To minimize these issues, part of McLeod’s job is sharing information about closures and recommended routes with Phillips so radio listeners receive accurate details while on the road. McLeod emphasized that his efforts include informing drivers, especially those from outside Delaware, via radio, social media, websites, and apps.

“We need to make sure that people in other states are aware because we want them using 495 as much as possible and trying to keep 95 moving as best we can while this project’s underway,” McLeod said.

Now weeks into the project, McLeod said he is confident DelDOT will complete construction within the “aggressive” timeline, with the help of its contractors. Kiewit International is the lead contractor on the job, and McLeod noted their “excellent” track record on projects of this size in the past.

“We’re a month in, and given the amount of work that they have already accomplished in terms of demolition and really getting the project up and running, we are very encouraged and we think that two-year timeline is absolutely going to be met.”

Still, some are uncertain about the project lasting three years, two of which involve reduced lanes on the interstate. Ms. Smith of Padua’s Business Office said she was concerned with how long the resulting delays would last and whether DelDOT would meet the proposed deadline.

Here is a look at the project, by the numbers, according to McLeod and DelDOT. (Emily M. ’22)

“They said it was going to be a two year project, but you know how that goes,” Smith said. “I figured it could go for three years or more.”

Rather than dealing with the delays, Smith and her family took a different approach: moving from Maryland to Delaware. After completing research, she relocated to Wilmington because she knew it was “really going to hurt” her commute.
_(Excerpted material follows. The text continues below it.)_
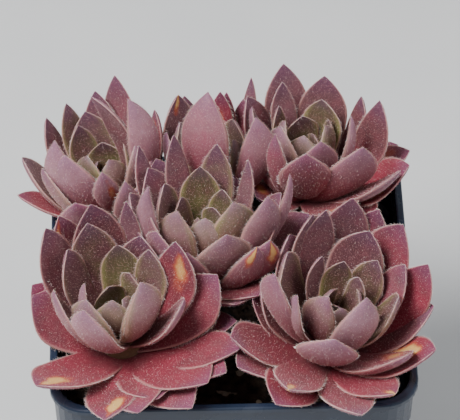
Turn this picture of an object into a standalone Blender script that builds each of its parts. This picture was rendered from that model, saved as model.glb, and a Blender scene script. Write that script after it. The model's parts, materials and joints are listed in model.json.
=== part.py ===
"""A potted houseleek: six crowded rosettes of fleshy leaves in a square nursery pot.

Lengths are in millimetres and angles in degrees until a mesh is made, which is in
metres. The origin is the centre of the pot's base, +Z is up and the front faces -Y.
"""

import math
import random

import bmesh
import bpy
from mathutils import Matrix, Vector
from mathutils.bvhtree import BVHTree

MM = 0.001
GAP = 0.3

# Pot
RIM_SIDE = 90.0
RIM_CORNER = 9.3
POT_HEIGHT = 80.0
BASE_SIDE = 64.0
BASE_CORNER = 7.5
WALL = 1.1
RIM_WIDTH = 2.0
RIM_DROP = 1.7
RIM_ROUND = 0.5
COLLAR_INSET = 0.8
COLLAR_DROP = 13.0
COLLAR_STEP = 1.4
FLOOR = 1.4
DRAIN_RADIUS = 2.6
DRAIN_RING = 19.0
CORNER_POINTS = 7

# Soil
SOIL_FRONT_DROP = 15.5
SOIL_BACK_DROP = 12.5
SOIL_MOUND = 1.5
SOIL_RINGS = 6

# Leaf, as shares of its length unless a unit is given
GOLDEN_ANGLE = 137.508
STATIONS = (0.0, 0.28, 0.56, 0.8, 1.0)
FILLING_STATIONS = (0.0, 0.4, 0.72, 1.0)
YOUNG_LENGTH = 24.0
LEAST_WIDTH = 5.4
WIDTH_GROWTH = 0.28
WIDEST_AT = 0.62
BASE_WIDTH_SHARE = 0.6
POINTEDNESS = 2.0
THICKNESS = 2.9
TIP_THICKNESS = 0.8
DISH_SHARE = 0.16
YOUNG_LENGTH_SHARE = 0.24
GROWTH_LEAVES = 8.0
LATE_AGE = 0.65
LATE_SHORTENING = 0.12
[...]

“I lived in Elkton, and once we saw everything that they were going to be doing, we decided to move,” Smith said. “… It was a big decision, but I definitely think it was the right one.”

Since her commute decreased from 40 minutes to just five, Smith said her coworkers who brave I-95 regularly are “pretty jealous” that she can avoid the traffic.

“One of my coworkers tells me she has tried five or six different routes to get here, and it’s stressful,” she said. “I feel sad and when they come in late, I know it’s because they’re stuck in that traffic.”

A recent survey involved 167 respondents who reported on how I-95 construction has impacted their commute to school. (Emily M. ’22)

Smith’s situation is rare within the school community. In a recent survey of 167 students and staff, 61.7 percent take an alternate route to school due to the I-95 construction. Most experienced a commute change of five minutes, 10 minutes, or none at all.

Respondents rated the impact on their commute, with 47.9 percent rating it as “minor” and 6 percent as “severe.” Those affected get to school in a variety of ways: about 46 percent said a parent drives them, 39.5 percent drive themselves, 5.4 percent carpool, and 4.8 percent ride the bus. The remaining respondents drive with a friend or sibling, or walk.

Freshman Osayamen Ediae rides the school bus each day from Bear, Del., and is the first stop on the route. The commute takes about 90 minutes, but she said she does not mind the long trip because she has many friends on the bus.

“The first stop is at 6 am and then we get to school around 7:30,” Ediae said. “… I’m 20 minutes away from school, but because [I’m the] first stop and there’s people all over Bear and Newark, it takes a lot longer.”

Overall, Ediae rated the impact on her commute as minor because the project is not a “huge change in those who ride the bus”. The alternate route they take, she said, is only about five minutes longer.

“I would say that even though it is going to take… a really, really long time for [the construction] to happen,” she said, “… at the same time it doesn’t really change how I go to school and stuff, so I guess I don’t really mind it that much.”

Like over half of students and staff, senior Alanna Socha takes an alternate route to school, and her commute time increased by between five and 10 minutes. Socha rated this impact as moderate, citing slight changes in her morning routine and which exit she takes.

I can’t really tell you that we’ve had too many what I would consider ‘clean’ days as far as no incidents, morning or afternoon.”

— Mike Phillips

“I try to leave earlier, but we end up leaving around the same time, and before we usually got to school extra early anyways,” she said. “So now instead of arriving at 7:50, we’re arriving around 8. … It kind of forced the schedule back a bit.”

Socha, who drives herself and her sister from Newark, Del., faces increased congestion during the morning rush but said “it’s not too bad”. Drivers sometimes do not change lanes quickly and block other cars attempting to exit the interstate, she noticed.

“It’s a little bit more scary because you have the barriers on the sides a little bit closer to you, Socha said. “There’s not really a shoulder lane or anything as you’re going, so it’s definitely a little bit more [that] you have to pay attention.”

Smith said she thinks the construction could potentially affect not only local businesses, but also future students’ decisions to attend Padua.

“I think it impacts Padua because it could make people not want to drive up here to come to school,” she said, “and it hurts the businesses around here as well, because people have to detour around.”

Socha agreed, saying it was “a little bit concerning” that the drive to school could impact students’ decisions to attend the nearby high schools.

Vehicles navigate the reduced lanes in each direction. “I know it was a necessary project, but it just feels like it was a lot to be done all at one time, and it really hurts,” Smith said. (Emily M. ’22)

“Just thinking about how long that construction takes is kind of crazy,” Socha said.

While she said the traffic would not have affected her personal high school decision, Ediae recognized that “it really depends” on family situations. She said the construction can be “really annoying” but should not be a dealbreaker.

“If your parents are taking you every day and they need to go to work and stuff, it’s not really ideal for them to be taking a longer time due to that construction there,” she said. “Even though it’s hard for working parents, there are still other methods to get to school.”

Phillips called the construction “a necessary evil” because by waiting any longer, the road could see even more severe problems. Working alongside McLeod, Phillips said he is hopeful their efforts will aid drivers and local residents through the years of construction.

“[I-95] is where it is and we have a responsibility to maintain it,” McLeod said, “but again we want to do as much as we can to at least mitigate some of the impacts that it does have on the surrounding communities.”